Easily the best song on the album, “Bending Hectic” was carefully saved as the penultimate track on the album for a reason. If someone sticks through the whole album, there’s something that goes beyond expectations at the end. The steady build from an atmospheric, soothing section to the blistering end is natural and breathtaking. It feels like the evolution of a sigh to a scream over seven minutes of delicate instrumentation. The dynamics in this song are insane, the breakdown after “I’m letting go of the wheel” could easily be corny and cliche, but the final result feels cathartic. The mix on the song is perfect, everything is at just the right volume and the natural reverb of the orchestra is profound. This song is like being swept into a tornado; the winds surrounding the storm can be felt and are subtle at the edges, but creeping closer will only suck you into a violent, tumultuous end.
Then comes the delicate close of “You Know Me!” What else is there to say about it other than tender and tranquil?

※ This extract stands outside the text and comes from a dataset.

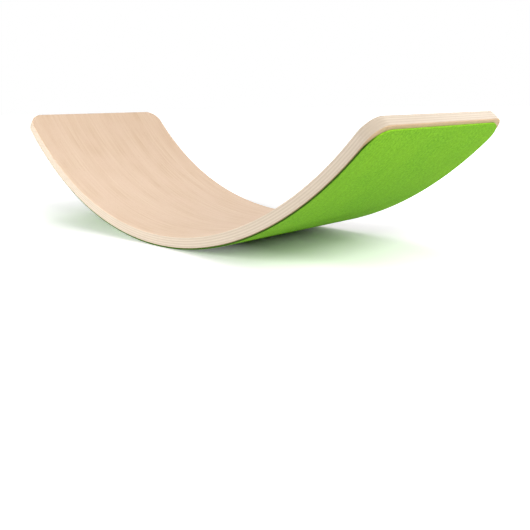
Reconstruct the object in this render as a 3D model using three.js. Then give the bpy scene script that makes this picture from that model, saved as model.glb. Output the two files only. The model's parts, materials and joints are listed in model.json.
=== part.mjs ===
// A curved wobble board: nine veneers glued and pressed to an arc, with a felt pad glued underneath.
// Units are millimetres. +X runs along the board, +Y across it and +Z up.
// The origin is the middle of the strip of felt that rests on the floor.

import * as THREE from 'three';

// Board outline, measured on the deck as if it were flat
const BOARD_WIDTH = 300;
const DECK_LENGTH = 918;
const CORNER_RADIUS = 27;

// Bend: the radius of the hollow side, which is the deck
const DECK_RADIUS = 540;

// Layers of wood, and the radius to which the board's rim is eased on both faces
const VENEER_COUNT = 9;
const VENEER_THICKNESS = 1.8;
const GLUE_LINE = 0.1;
const EDGE_EASING = 1.6;

// Felt pad, and the film of adhesive that holds it
const FELT_THICKNESS = 2.2;
const FELT_SIDE_MARGIN = 2;
const FELT_END_MARGIN = 6;
const FELT_CORNER_RADIUS = 32;
const FELT_EASING = 0.6;
const FILM_THICKNESS = 0.2;
const FILM_MARGIN_IN_FELT = 4;

// How finely curves are divided. An odd number of bend steps puts one flat strip at the very bottom.
const BEND_STEPS = 45;
const CORNER_STEPS = 6;
const EASING_STEPS = 2;

// The least part of a bend step that may lie between a step and a corner, and the least step in depth
const LEAST_PART_OF_STEP = 0.1;
const LEAST_DEPTH_STEP = 0.05;

// Finishes
const DECK_COLOUR = 0xeed3b8;
const LONG_GRAIN_COLOUR = 0xf0dcc4;
const CROSS_GRAIN_COLOUR = 0xdcbf9f;
const BACK_COLOUR = 0xc9a57e;
const FELT_COLOUR = 0x7fbe35;
const FILM_COLOUR = 0xe8e2c8;
const SANDED_WOOD_ROUGHNESS = 0.5;
const FELT_ROUGHNESS = 0.95;
const FILM_ROUGHNESS = 0.4;

const QUARTER_TURN = Math.PI / 2;

const deckHalfLength = DECK_LENGTH / 2;
const boardHalfWidth = BOARD_WIDTH / 2;
const layerPitch = VENEER_THICKNESS + GLUE_LINE;
const woodThickness = VENEER_COUNT * layerPitch - GLUE_LINE;
const filmDepth = woodThickness + GLUE_LINE;
const feltDepth = filmDepth + FILM_THICKNESS + GLUE_LINE;
const undersideDepth = feltDepth + FELT_THICKNESS;

// Every layer is bent over the same steps, so that the flat strips of all layers lie parallel.
const bendHalfLength = deckHalfLength - CORNER_RADIUS;
const bendStep = (2 * bendHalfLength) / BEND_STEPS;
const bendStepAngle = bendStep / DECK_RADIUS;
const archCentreHeight = (DECK_RADIUS + undersideDepth) * Math.cos(bendStepAngle / 2);

// A point of the bent board: along the deck's arc, across the board, and down through it from the deck.
function bentPoint(along, across, depth) {
  const angle = along / DECK_RADIUS;
  const radius = DECK_RADIUS + depth;
  const x = radius * Math.sin(angle);
  const z = archCentreHeight - radius * Math.cos(angle);
  return new THREE.Vector3(x, across, z);
}

// The cross sections that draw a layer's outline, from one end of the board to the other.
// The straight run takes the shared bend steps that fit in it, and each rounded corner has its own.
// A section gives its place along the board and its half width, for an outline drawn in by an inset.
function outlineSections(halfLength, halfWidth, cornerRadius) {
  const straightHalfLength = halfLength - cornerRadius;
  const sharedStepLimit = straightHalfLength - bendStep * LEAST_PART_OF_STEP;
  const places = [];
  for (let step = 0; step <= BEND_STEPS; step += 1) {
    const middle = -bendHalfLength + step * bendStep;
    if (Math.abs(middle) < sharedStepLimit) {
      places.push({ middle, turn: 0, end: 0 });
    }
  }
  for (let step = 0; step <= CORNER_STEPS; step += 1) {
    const turn = (step / CORNER_STEPS) * QUARTER_TURN;
    places.push({ middle: straightHalfLength, turn, end: 1 });
    places.unshift({ middle: -straightHalfLength, turn, end: -1 });
  }
  return places.map(({ middle, turn, end }) => (inset) => {
    const radius = cornerRadius - inset;
    return {
      along: middle + end * radius * Math.sin(turn),
      halfAcross: halfWidth - cornerRadius + radius * Math.cos(turn),
    };
  });
}

// How far a rim eased to a quarter round draws in, at a depth below the face that it softens
function easingInset(depth, easing) {
  const left = THREE.MathUtils.clamp(easing - depth, 0, easing);
  return easing - Math.sqrt(easing * easing - left * left);
}

// The depths below a face at which such a rim is drawn, from the face to where the side is straight
function easingDepths(easing) {
  const depths = [];
  for (let step = 0; step <= EASING_STEPS; step += 1) {
    const turn = (step / EASING_STEPS) * QUARTER_TURN;
    depths.push(easing * (1 - Math.cos(turn)));
  }
  return depths;
}

// One layer: a block of unit cells is wrapped onto the arc. Each level has a depth and an inset.
// The block is two units wide, so that its sides lie at one unit either way from the middle.
function bentLayer(sections, levels) {
  const lengthCells = sections.length - 1;
  const depthCells = levels.length - 1;
  const geometry = new THREE.BoxGeometry(lengthCells, 2, depthCells, lengthCells, 1, depthCells);
  const position = geometry.getAttribute('position');
  for (let index = 0; index < position.count; index += 1) {
    const section = sections[Math.round(position.getX(index) + lengthCells / 2)];
    const level = levels[Math.round(depthCells / 2 - position.getZ(index))];
    const { along, halfAcross } = section(level.inset);
    const point = bentPoint(along, position.getY(index) * halfAcross, level.depth);
    position.setXYZ(index, point.x, point.y, point.z);
  }
  geometry.computeVertexNormals();
  return geometry;
}

function finish(color, roughness) {
  return new THREE.MeshStandardMaterial({ color, roughness, metalness: 0 });
}

function namedMesh(name, geometry, material) {
  const mesh = new THREE.Mesh(geometry, material);
  mesh.name = name;
  return mesh;
}

// The veneers from the deck down: a face veneer on each side, and cross and long grain in turn between.
function veneerKind(layer) {
  if (layer === 0) {
    return { name: 'deck_veneer', colour: DECK_COLOUR };
  }
  if (layer === VENEER_COUNT - 1) {
    return { name: 'back_veneer', colour: BACK_COLOUR };
  }
  const pair = Math.ceil(layer / 2);
  if (layer % 2 === 1) {
    return { name: `crossband_veneer_${pair}`, colour: CROSS_GRAIN_COLOUR };
  }
  return { name: `core_veneer_${pair}`, colour: LONG_GRAIN_COLOUR };
}

// The levels that draw a veneer: its two faces, and the steps of the board's eased rim that cut it
function veneerLevels(layer) {
  const top = layer * layerPitch;
  const bottom = top + VENEER_THICKNESS;
  const rimDepths = easingDepths(EDGE_EASING);
  const rimDepthsBelow = rimDepths.map((depth) => woodThickness - depth).reverse();
  const between = [...rimDepths, ...rimDepthsBelow].filter(
    (depth) => depth > top + LEAST_DEPTH_STEP && depth < bottom - LEAST_DEPTH_STEP,
  );
  return [top, ...between, bottom].map((depth) => {
    const nearestFace = Math.min(depth, woodThickness - depth);
    return { depth, inset: easingInset(nearestFace, EDGE_EASING) };
  });
}

const board = new THREE.Group();

// Veneers
const woodSections = outlineSections(deckHalfLength, boardHalfWidth, CORNER_RADIUS);
for (let layer = 0; layer < VENEER_COUNT; layer += 1) {
  const { name, colour } = veneerKind(layer);
  const geometry = bentLayer(woodSections, veneerLevels(layer));
  board.add(namedMesh(name, geometry, finish(colour, SANDED_WOOD_ROUGHNESS)));
}

// Film of adhesive, which stays a little inside the felt's outline
const feltHalfLength = deckHalfLength - FELT_END_MARGIN;
const feltHalfWidth = boardHalfWidth - FELT_SIDE_MARGIN;
const feltSections = outlineSections(feltHalfLength, feltHalfWidth, FELT_CORNER_RADIUS);
const filmGeometry = bentLayer(feltSections, [
  { depth: filmDepth, inset: FILM_MARGIN_IN_FELT },
  { depth: filmDepth + FILM_THICKNESS, inset: FILM_MARGIN_IN_FELT },
]);
board.add(namedMesh('felt_glue_film', filmGeometry, finish(FILM_COLOUR, FILM_ROUGHNESS)));

// Felt pad, cut square against the wood and worn soft round the edge of its outer face
const feltLevels = easingDepths(FELT_EASING).map((rise) => {
  return { depth: undersideDepth - rise, inset: easingInset(rise, FELT_EASING) };
});
feltLevels.push({ depth: feltDepth, inset: 0 });
feltLevels.reverse();
const feltGeometry = bentLayer(feltSections, feltLevels);
board.add(namedMesh('felt_pad', feltGeometry, finish(FELT_COLOUR, FELT_ROUGHNESS)));

export default board;
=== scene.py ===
# %% [markdown]
# This lesson dresses a curved rocking board for children. The real board is thin veneers, glued
# and pressed over a round former, with a sheet of felt glued to its outer side. How many veneers
# it has is hard to read off the photograph, and nine are built here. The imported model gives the
# exact places and sizes, so it is loaded first and never moved.

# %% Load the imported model
import json
import math

import bmesh
import bpy
from mathutils import Matrix, Vector, noise


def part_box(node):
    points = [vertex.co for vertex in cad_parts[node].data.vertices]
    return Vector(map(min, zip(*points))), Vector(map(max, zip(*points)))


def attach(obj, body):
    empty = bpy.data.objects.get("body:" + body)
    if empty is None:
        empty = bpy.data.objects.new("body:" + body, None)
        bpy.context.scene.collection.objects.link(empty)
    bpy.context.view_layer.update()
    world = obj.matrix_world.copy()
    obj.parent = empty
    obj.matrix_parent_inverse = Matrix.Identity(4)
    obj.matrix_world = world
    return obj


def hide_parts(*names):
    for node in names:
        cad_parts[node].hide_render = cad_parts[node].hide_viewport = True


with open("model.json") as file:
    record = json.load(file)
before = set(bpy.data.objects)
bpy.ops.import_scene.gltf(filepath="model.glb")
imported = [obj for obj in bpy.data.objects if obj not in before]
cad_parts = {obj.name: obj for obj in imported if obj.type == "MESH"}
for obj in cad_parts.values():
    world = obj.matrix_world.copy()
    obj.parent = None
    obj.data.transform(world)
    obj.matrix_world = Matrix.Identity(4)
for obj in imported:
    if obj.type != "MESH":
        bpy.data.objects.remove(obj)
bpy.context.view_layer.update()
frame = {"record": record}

# %% [markdown]
# The maker of such a board draws it flat and bends it afterwards, and so does this script.
# Its sizes are the few that a maker would write on the drawing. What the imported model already
# tells, such as the height of the deck, is read from it, so that both agree.

# %% Sizes of the board
MM = 0.001

DECK_RADIUS = 540 * MM
DECK_LENGTH = 918 * MM
CORNER_RADIUS = 27 * MM
EDGE_EASING = 1.6 * MM
GLUE_SEAM = 0.02 * MM

FELT_SIDE_MARGIN = 2 * MM
FELT_END_MARGIN = 6 * MM
FELT_CORNER_RADIUS = 32 * MM
FELT_THICKNESS = 2.2 * MM
FILM_MARGIN_IN_FELT = 4 * MM

VENEER_NAMES = [
    "deck_veneer",
    "crossband_veneer_1",
    "core_veneer_1",
    "crossband_veneer_2",
    "core_veneer_2",
    "crossband_veneer_3",
    "core_veneer_3",
    "crossband_veneer_4",
    "back_veneer",
]

mounts = {mount["name"]: mount for mount in frame["record"]["mounts"]}
deck_height = mounts["deck_middle"]["pos_m"][2]
arc_centre_height = deck_height + DECK_RADIUS


def width_of(node):
    low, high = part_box(node)
    return high.y - low.y


def lower_face_depth(node):
    return deck_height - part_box(node)[0].z


board_width = width_of("core_veneer_2")
wood_thickness = lower_face_depth("back_veneer")
veneer_pitch = lower_face_depth("core_veneer_1") - lower_face_depth("crossband_veneer_1")
glue_line = len(VENEER_NAMES) * veneer_pitch - wood_thickness
film_underside_depth = lower_face_depth("felt_glue_film")
felt_underside_depth = deck_height
print("board width:", round(board_width / MM, 2), "mm, wood:", round(wood_thickness / MM, 2), "mm")
print("veneer pitch:", round(veneer_pitch / MM, 3), "mm")

# %% [markdown]
# The camera comes early, so that every later step can be looked at. It stands about where the
# photographer's did: in front of the raised end on the right, a little above the board's ends.
# A camera looks along its own -Z, so its three axes are set as the columns of a matrix.

# %% Camera
CAMERA_PLACE = Vector((0.8618, -0.7585, 0.2196))
CAMERA_AZIMUTH = math.radians(45.59)
CAMERA_ELEVATION = math.radians(13.63)
CAMERA_ROLL = math.radians(-1.01)

# Blender takes the lens and the sensor in millimetres, whatever the unit of the scene
CAMERA_LENS = 45.68
SENSOR_WIDTH = 36

scene = bpy.context.scene


def camera_axes(azimuth, elevation, roll):
    back = Vector(
        (
            math.sin(azimuth) * math.cos(elevation),
            -math.cos(azimuth) * math.cos(elevation),
            math.sin(elevation),
        )
    )
    level_right = Vector((math.cos(azimuth), math.sin(azimuth), 0))
    level_up = back.cross(level_right)
    right = math.cos(roll) * level_right + math.sin(roll) * level_up
    up = back.cross(right)
    return Matrix((right, up, back)).transposed()


camera_data = bpy.data.cameras.new("camera")
camera_data.lens = CAMERA_LENS
camera_data.sensor_width = SENSOR_WIDTH
camera = bpy.data.objects.new("camera", camera_data)
camera_turn = camera_axes(CAMERA_AZIMUTH, CAMERA_ELEVATION, CAMERA_ROLL)
camera.matrix_world = Matrix.Translation(CAMERA_PLACE) @ camera_turn.to_4x4()
scene.collection.objects.link(camera)
scene.camera = camera
print("camera at", [round(value, 3) for value in CAMERA_PLACE], "m")

# %% [markdown]
# A flat blank is a rectangle with rounded corners. It could be drawn as a curve and filled, but
# a cube with its four upright edges bevelled gives the same blank as a closed body at once.
# The blank lies with its upper face at a given depth below the deck, and Z points up.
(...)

Not much, the soft piano ballad closes the album with the orchestra, drums, and distorted ambience with some of the most straightforward and beautiful lyrics the album has to offer. “Always, ‘you know me,’” is an elementary line, but it pulls on the heartstrings after lines like, “you’ve wound yourself around me like you know me,” and, “a town that’s underwater, none of this is mine.” The bare serenity of the instrumentation of the final song is humble but powerful, a definite highlight on the album.
Perhaps one of the most impressive parts of this album is that it’s very different from Radiohead. Greenwood and Yorke could’ve easily fallen back on what they know, but the refusal to do what’s expected is what keeps their music interesting. The Smile and Radiohead share similar influences and are comparable to a certain extent, but the two projects couldn’t be more different. The Smile is a mature love letter to Miles Davis, Pink Floyd, The Beatles, NEU!, CAN, and Joy Division while doubling as an outlet for some of the most creative minds in music. It’s an album for those willing to be patient with music and one that rewards those who are.